Fellow guitar virtuoso says the late Van Halen’s style on the instrument was “hysterically funny and brave”

Born a year after Eddie Van Halen, Joe Satriani was listening to and drawing from the same era of music as his fellow guitar hero, who died Tuesday at 65. Both men would grow to become virtuosos of the instrument, but Satriani says Van Halen had something else that set him apart: his sibling chemistry with his drummer brother Alex. In his own words, Satriani talks about Eddie’s “impeccable rhythm” and the Van Halens’ musical bond.

When I first heard “Eruption” come over the radio, I was in a little studio apartment in Berkeley, California. I actually had my guitar on, and I was totally transfixed. It was like hearing Hendrix the first time when I was a kid. The only difference was I was grown up and already a musician.
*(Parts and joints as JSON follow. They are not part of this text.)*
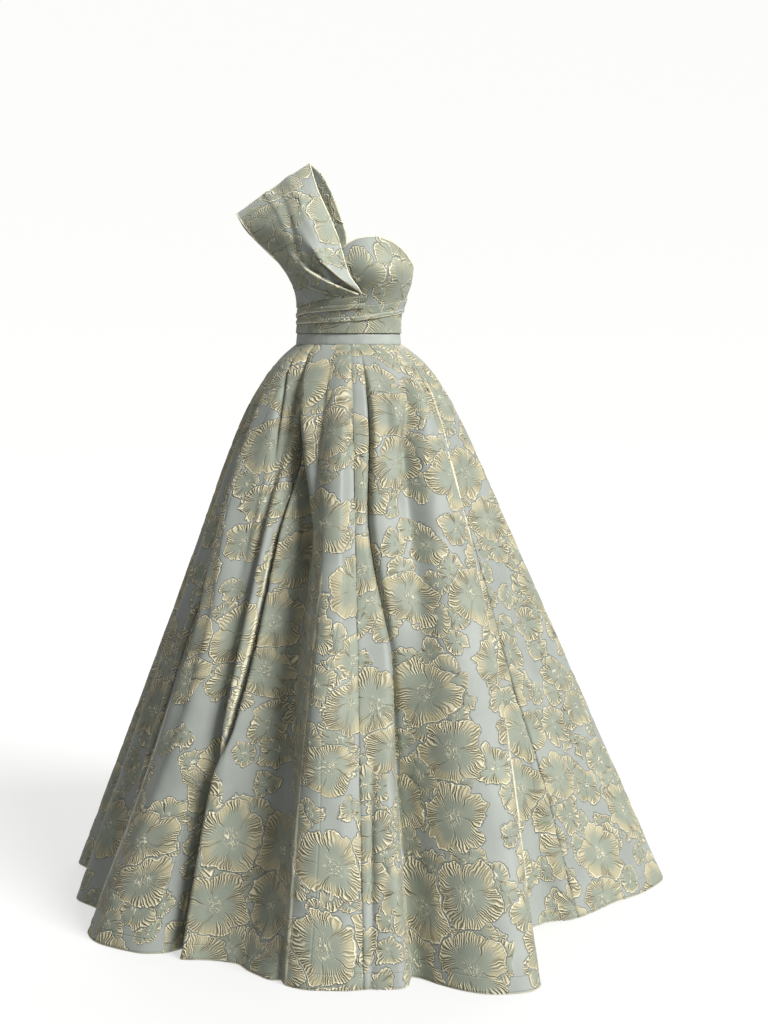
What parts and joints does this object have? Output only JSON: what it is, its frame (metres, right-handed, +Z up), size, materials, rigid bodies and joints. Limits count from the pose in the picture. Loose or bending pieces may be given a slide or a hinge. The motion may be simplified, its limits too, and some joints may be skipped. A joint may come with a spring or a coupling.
{
  "type": "one-shoulder ball gown",
  "caption": "Floor-length one-shoulder ball gown in raised floral brocade, with a pleated shoulder drape, a cup bodice, a wrapped midriff, a waistband and a full gored skirt.",
  "frame": {"origin": "centre of the waist seam, where the waistband meets the skirt and the wearer's waist holds the gown", "axes": "+Z up the wearer's body, -Y out of the front of the gown, +X towards the wearer's left"},
  "size_m": [1.2871, 1.3792, 1.5288],
  "materials": {
    "brocade": "satin",
    "plain_satin": "satin",
    "nickel": "polished"
  },
  "bodies": {
    "gown": {"skirt_front_right": "brocade", "skirt_front_left": "brocade", "skirt_side_left": "brocade", "skirt_back_left": "brocade", "skirt_back_right": "brocade", "skirt_side_right": "brocade", "waistband_front": "plain_satin", "waistband_back_left": "plain_satin", "waistband_back_right": "plain_satin", "bodice_front_left": "brocade", "bodice_front_right": "brocade", "bodice_back_left": "brocade", "bodice_back_right": "brocade", "midriff_pleat_lower": "brocade", "midriff_pleat_middle": "brocade", "midriff_pleat_upper": "brocade", "shoulder_drape": "brocade", "zip_slider": "nickel"},
    "zip_pull": {"zip_pull": "nickel"}
  },
  "joints": [
    {"name": "zip_pull_hinge", "type": "hinge", "parent": "gown", "child": "zip_pull", "pos_m": [0.00964, 0.10122, 0.138], "axis": [1, 0, 0], "range_deg": [0, 150]}
  ]
}
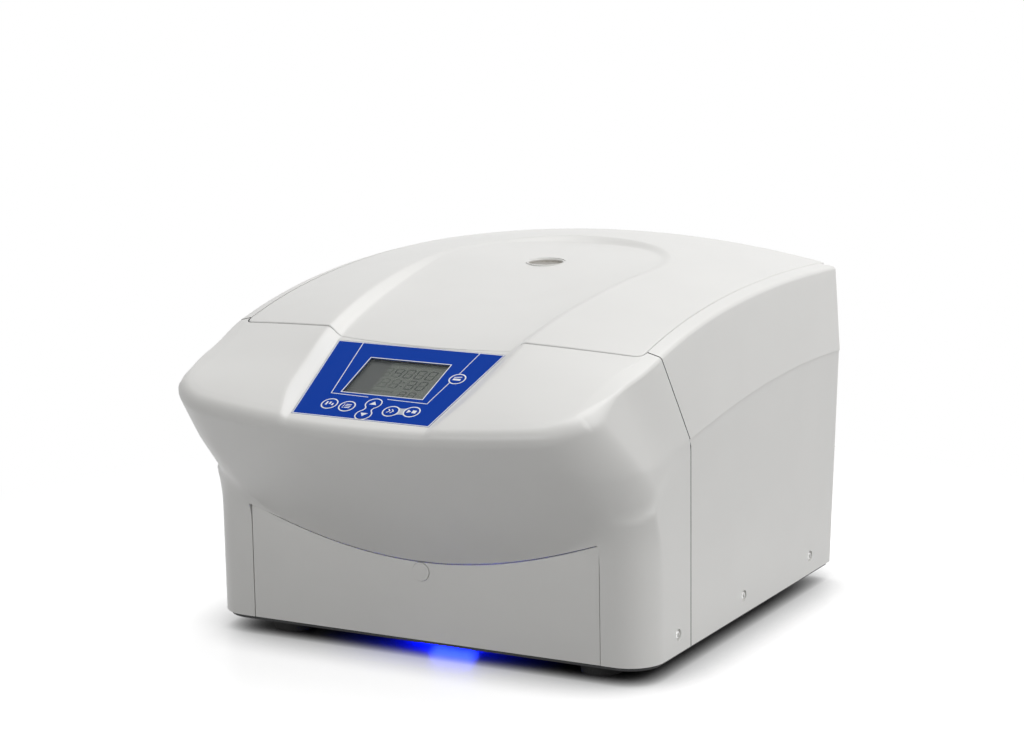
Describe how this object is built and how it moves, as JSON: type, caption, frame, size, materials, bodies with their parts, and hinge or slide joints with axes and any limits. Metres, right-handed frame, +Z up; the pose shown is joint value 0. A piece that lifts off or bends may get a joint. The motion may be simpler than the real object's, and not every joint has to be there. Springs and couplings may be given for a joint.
{
  "type": "laboratory centrifuge",
  "caption": "Bench-top laboratory centrifuge with a hinged crowned lid, sloped keypad with a display, round viewing port, swing-out rotor, lid lock and rubber feet.",
  "frame": {"origin": "on the bench at the centre of the outline", "axes": "+X to the right, +Y to the back, +Z up; the keypad faces -Y"},
  "size_m": [0.37, 0.456, 0.2686],
  "materials": {
    "cover_white": "satin, fine grain",
    "chamber_steel": "brushed",
    "steel": "bright",
    "base_black": "satin black",
    "guard_grey": "satin grey",
    "rubber_black": "matte",
    "seal_grey": "matte",
    "aluminium": "satin",
    "iron_dark": "matte",
    "keypad_blue": "satin foil",
    "display_glass": "clear",
    "port_glass": "clear",
    "led_glass": "blue",
    "lcd_grey": "matte",
    "board_green": "satin",
    "black_plastic": "matte"
  },
  "bodies": {
    "base": {"front_cover": "cover_white", "rear_cover": "cover_white", "access_panel": "cover_white", "hinge_brackets": "steel", "hinge_pins": "steel", "deck": "aluminium", "chamber_bowl": "chamber_steel", "bowl_seal": "rubber_black", "guard_ring": "guard_grey", "motor_posts": "aluminium", "motor_dampers": "rubber_black", "motor_carrier": "aluminium", "motor_housing": "aluminium", "motor_stator": "iron_dark", "motor_bearings": "steel", "lock_frame": "steel", "lock_solenoid": "black_plastic", "release_cable": "black_plastic", "keypad_membrane": "keypad_blue", "keypad_plate": "black_plastic", "lcd_window": "display_glass", "lcd_module": "lcd_grey", "display_board": "board_green", "mains_inlet": "black_plastic", "switch_frame": "black_plastic", "fuse_holder": "black_plastic", "power_board": "board_green", "base_tray": "base_black", "led_window": "led_glass", "side_screws": "steel", "foot_1": "rubber_black", "foot_2": "rubber_black", "foot_3": "rubber_black", "foot_4": "rubber_black"},
    "lid": {"lid_outer": "cover_white", "lid_inner": "cover_white", "port_ring": "cover_white", "port_window": "port_glass", "lid_gasket": "seal_grey", "lid_striker": "steel", "lid_leaves": "steel"},
    "rotor": {"motor_shaft": "steel", "motor_armature": "iron_dark", "rotor_yoke": "aluminium", "rotor_nut": "steel"},
    "bucket_1": {"bucket_1": "aluminium"},
    "bucket_2": {"bucket_2": "aluminium"},
    "bucket_3": {"bucket_3": "aluminium"},
    "bucket_4": {"bucket_4": "aluminium"},
    "lock_hook": {"lock_hook": "steel"},
    "release_plug": {"release_plug": "cover_white"},
    "key_set": {"key_set": "keypad_blue"},
    "key_program": {"key_program": "keypad_blue"},
    "key_up": {"key_up": "keypad_blue"},
    "key_down": {"key_down": "keypad_blue"},
    "key_quick_run": {"key_quick_run": "keypad_blue"},
    "key_start_stop": {"key_start_stop": "keypad_blue"},
    "key_lid": {"key_lid": "keypad_blue"},
    "power_rocker": {"power_rocker": "black_plastic"},
    "fuse_drawer": {"fuse_drawer": "black_plastic"}
  },
  "joints": [
    {"name": "lid_hinge", "type": "hinge", "parent": "base", "child": "lid", "pos_m": [0, 0.224, 0.2381], "axis": [-1, 0, 0], "range_deg": [0, 75]},
    {"name": "rotor_spin", "type": "hinge", "parent": "base", "child": "rotor", "pos_m": [0, 0.064, 0.162], "axis": [0, 0, 1], "continuous": true},
    {"name": "bucket_1_swing", "type": "hinge", "parent": "rotor", "child": "bucket_1", "pos_m": [0.056, 0.064, 0.162], "axis": [0, -1, 0], "range_deg": [0, 90]},
    {"name": "bucket_2_swing", "type": "hinge", "parent": "rotor", "child": "bucket_2", "pos_m": [0, 0.12, 0.162], "axis": [1, 0, 0], "range_deg": [0, 90]},
    {"name": "bucket_3_swing", "type": "hinge", "parent": "rotor", "child": "bucket_3", "pos_m": [-0.056, 0.064, 0.162], "axis": [0, 1, 0], "range_deg": [0, 90]},
    {"name": "bucket_4_swing", "type": "hinge", "parent": "rotor", "child": "bucket_4", "pos_m": [0, 0.008, 0.162], "axis": [-1, 0, 0], "range_deg": [0, 90]},
    {"name": "lock_hook_swing", "type": "hinge", "parent": "base", "child": "lock_hook", "pos_m": [0, -0.08026, 0.158], "axis": [1, 0, 0], "range_deg": [-26.4, 0]},
    {"name": "release_plug_pull", "type": "slide", "parent": "base", "child": "release_plug", "axis": [0, -1, 0], "range_m": [0, 0.008]},
    {"name": "key_set_press", "type": "slide", "parent": "base", "child": "key_set", "axis": [0, 0.377, -0.9262], "range_m": [0, 0.0004], "stiffness_N_per_m": 1500},
    {"name": "key_program_press", "type": "slide", "parent": "base", "child": "key_program", "axis": [0, 0.377, -0.9262], "range_m": [0, 0.0004], "stiffness_N_per_m": 1500},
    {"name": "key_up_press", "type": "slide", "parent": "base", "child": "key_up", "axis": [0, 0.377, -0.9262], "range_m": [0, 0.0004], "stiffness_N_per_m": 1500},
    {"name": "key_down_press", "type": "slide", "parent": "base", "child": "key_down", "axis": [0, 0.377, -0.9262], "range_m": [0, 0.0004], "stiffness_N_per_m": 1500},
    {"name": "key_quick_run_press", "type": "slide", "parent": "base", "child": "key_quick_run", "axis": [0, 0.377, -0.9262], "range_m": [0, 0.0004], "stiffness_N_per_m": 1500},
    {"name": "key_start_stop_press", "type": "slide", "parent": "base", "child": "key_start_stop", "axis": [0, 0.377, -0.9262], "range_m": [0, 0.0004], "stiffness_N_per_m": 1500},
    {"name": "key_lid_press", "type": "slide", "parent": "base", "child": "key_lid", "axis": [0, 0.377, -0.9262], "range_m": [0, 0.0004], "stiffness_N_per_m": 1500},
    {"name": "power_rocker_tilt", "type": "hinge", "parent": "base", "child": "power_rocker", "pos_m": [-0.1, 0.19617, 0.04919], "axis": [1, 0, 0], "range_deg": [-14, 0]},
    {"name": "fuse_drawer_slide", "type": "slide", "parent": "base", "child": "fuse_drawer", "axis": [0, 0.9957, -0.0928], "range_m": [0, 0.014]}
  ]
}
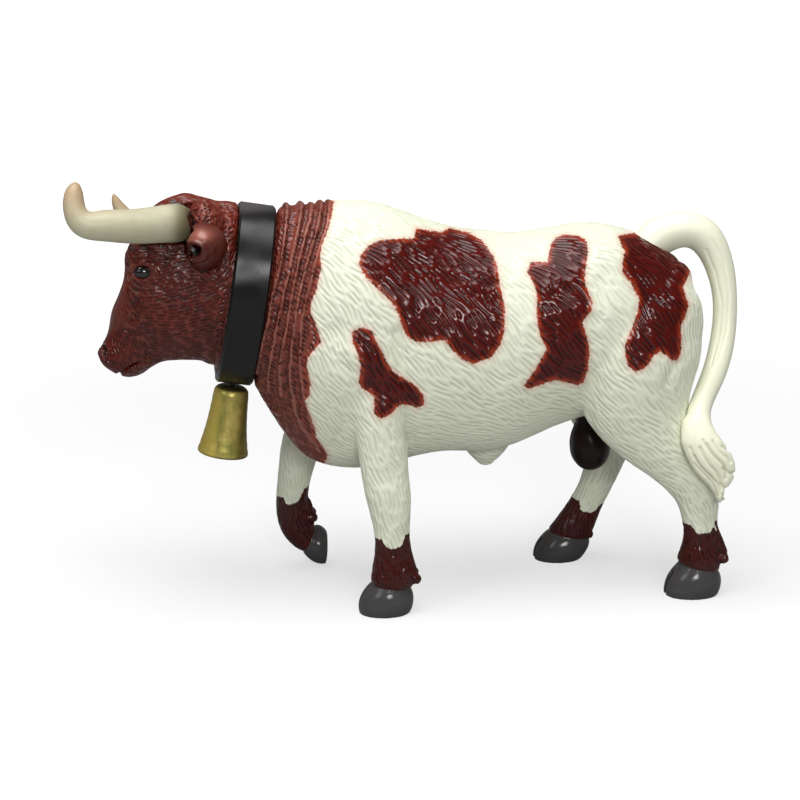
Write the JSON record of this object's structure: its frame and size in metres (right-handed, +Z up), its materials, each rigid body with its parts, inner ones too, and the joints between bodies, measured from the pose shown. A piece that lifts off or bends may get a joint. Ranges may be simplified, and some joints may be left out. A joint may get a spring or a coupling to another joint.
{
  "type": "cow figurine",
  "caption": "Standing horned cattle figurine in a walking pose, with a wide neck collar and a bell that tilts under it.",
  "frame": {"origin": "centre of the figurine's outer box on the surface that it stands on", "axes": "+Z up, the animal faces -X, its left side is towards -Y"},
  "size_m": [0.1471, 0.0544, 0.0967],
  "materials": {
    "coat": "satin paint, cream with red-brown patches, dark brown fetlocks and grey hooves",
    "head_brown": "satin red-brown paint with lighter brushed hair",
    "horn_ivory": "satin ivory paint with tan shading",
    "dark_skin": "glossy dark brown paint",
    "collar_black": "glossy black paint",
    "bell_gold": "metallic gold paint, lightly brushed"
  },
  "bodies": {
    "figurine": {"body_left_half": "coat", "body_right_half": "coat", "head": "head_brown", "left_horn": "horn_ivory", "right_horn": "horn_ivory", "left_ear": "head_brown", "right_ear": "head_brown", "tail": "coat", "scrotum": "dark_skin", "collar": "collar_black"},
    "bell": {"bell": "bell_gold"}
  },
  "joints": [
    {"name": "bell_swing", "type": "hinge", "parent": "figurine", "child": "bell", "pos_m": [-0.04037, -0.00395, 0.04604], "axis": [0, 1, 0], "range_deg": [-8, 8]}
  ]
}
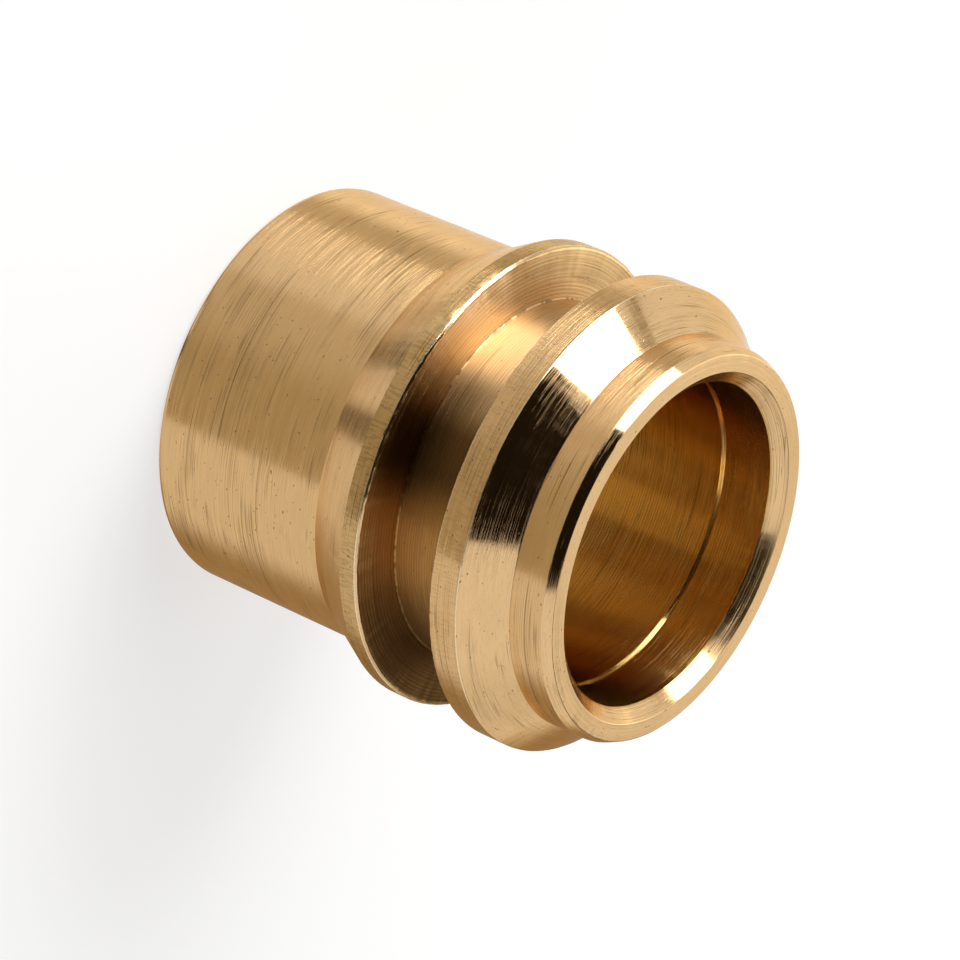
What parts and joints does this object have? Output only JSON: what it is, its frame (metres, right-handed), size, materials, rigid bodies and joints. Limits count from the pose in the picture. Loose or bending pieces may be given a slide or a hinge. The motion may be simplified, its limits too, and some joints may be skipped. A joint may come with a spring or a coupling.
{
  "type": "turned sleeve",
  "caption": "Turned brass sleeve with a through bore, two raised collars either side of a deep square groove, a flare behind them and a cone and straight nose in front.",
  "frame": {"origin": "centre of the plain tail face, which the sleeve stands on", "axes": "+Z along the turning axis, from the tail towards the nose; X and Y are alike"},
  "size_m": [0.025, 0.025, 0.0253],
  "materials": {
    "brass": "fine turned, bare metal"
  },
  "bodies": {
    "root": {"turned_sleeve": "brass"}
  },
  "joints": []
}
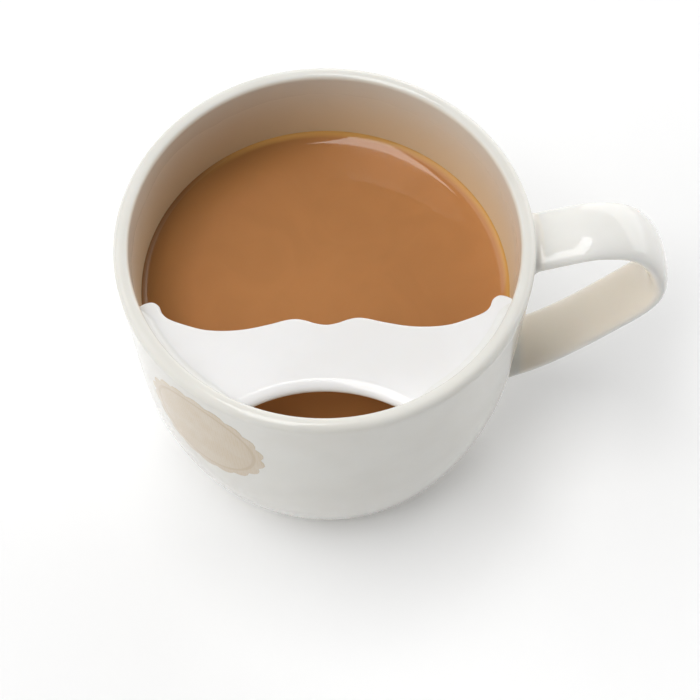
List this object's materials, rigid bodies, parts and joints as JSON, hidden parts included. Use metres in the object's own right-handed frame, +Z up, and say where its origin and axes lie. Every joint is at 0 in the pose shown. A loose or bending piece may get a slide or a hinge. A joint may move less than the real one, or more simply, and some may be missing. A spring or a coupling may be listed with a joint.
{
  "type": "moustache cup",
  "caption": "Round-bellied white porcelain cup with an ear handle, a moustache-shaped ledge across the front of its mouth and a drinking slot at the rim, filled with milky tea.",
  "frame": {"origin": "centre of the foot ring, on the surface the cup stands on", "axes": "+Z up along the cup's axis, -Y towards the drinker and the drinking slot, +X towards the handle"},
  "size_m": [0.1278, 0.095, 0.078],
  "materials": {
    "white_glaze": "white porcelain under a clear glossy glaze",
    "print_colour": "pale beige ceramic colour fired on as a thin transfer",
    "tea": "milky tea: a still, glossy, opaque liquid"
  },
  "bodies": {
    "root": {"cup_body": "white_glaze", "handle": "white_glaze", "moustache_guard": "white_glaze", "handle_upper_slip_joint": "white_glaze", "handle_lower_slip_joint": "white_glaze", "guard_slip_joint": "white_glaze", "transfer_print": "print_colour", "tea": "tea"}
  },
  "joints": []
}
I’m sure you’ve interviewed people who went on and on about how he innovated this, that, and the other thing. And he did. But he also combined everything that went before him in such a beautiful, fun way. This I know from experience, because I was his age — I’m a year younger. I always considered him the greatest of my generation of players who came right after the big ones: after Hendrix, Page, Beck, and Clapton. But he did it with a smile, and that was so important at the time because there was a lot of grimacing and snarling and pretension around the guitar. It was getting very complicated.

There was a feeling I had for a few years that the guitar was under siege and it was going in a weird direction. And then all of a sudden, the savior appeared on the radio and spoke directly to me. I’ve never lost that excitement every time I hear his guitar playing. It always raises my heart level and I get a smile on my face. I’m just so happy that somebody did it — that someone was doing it. He put so much joy into every little note that he played. He smiled and he let you know that it was all for fun. But at the same time, every musician knew they couldn’t touch him.

His rhythm was impeccable and intoxicating, and his note choice was hysterically funny and brave. He wrote great songs and didn’t bore you to death with hours and hours of tedious stuff. It was always rock & roll. He had a swagger and an impeccable rhythm that drove every one of his songs.

What separates the real thing from the people who lovingly try to tribute the greats and/or try to imitate them is that they can never get the rhythm together. But the Van Halen brothers — Eddie and Alex together — had a devastating attack to the beat. Their sense of the pocket is just so intense. It’s so recognizable. And that’s what invited the whole world to listen. There’s a little song [on 1984] that’s overlooked called “House of Pain.” You just listen to that, the way that they pound that rhythm. I don’t want to separate them, because every time we hear Eddie, we hear Alex. It’s a beautiful thing: the joy of brothers playing together, and the love there is just undeniable.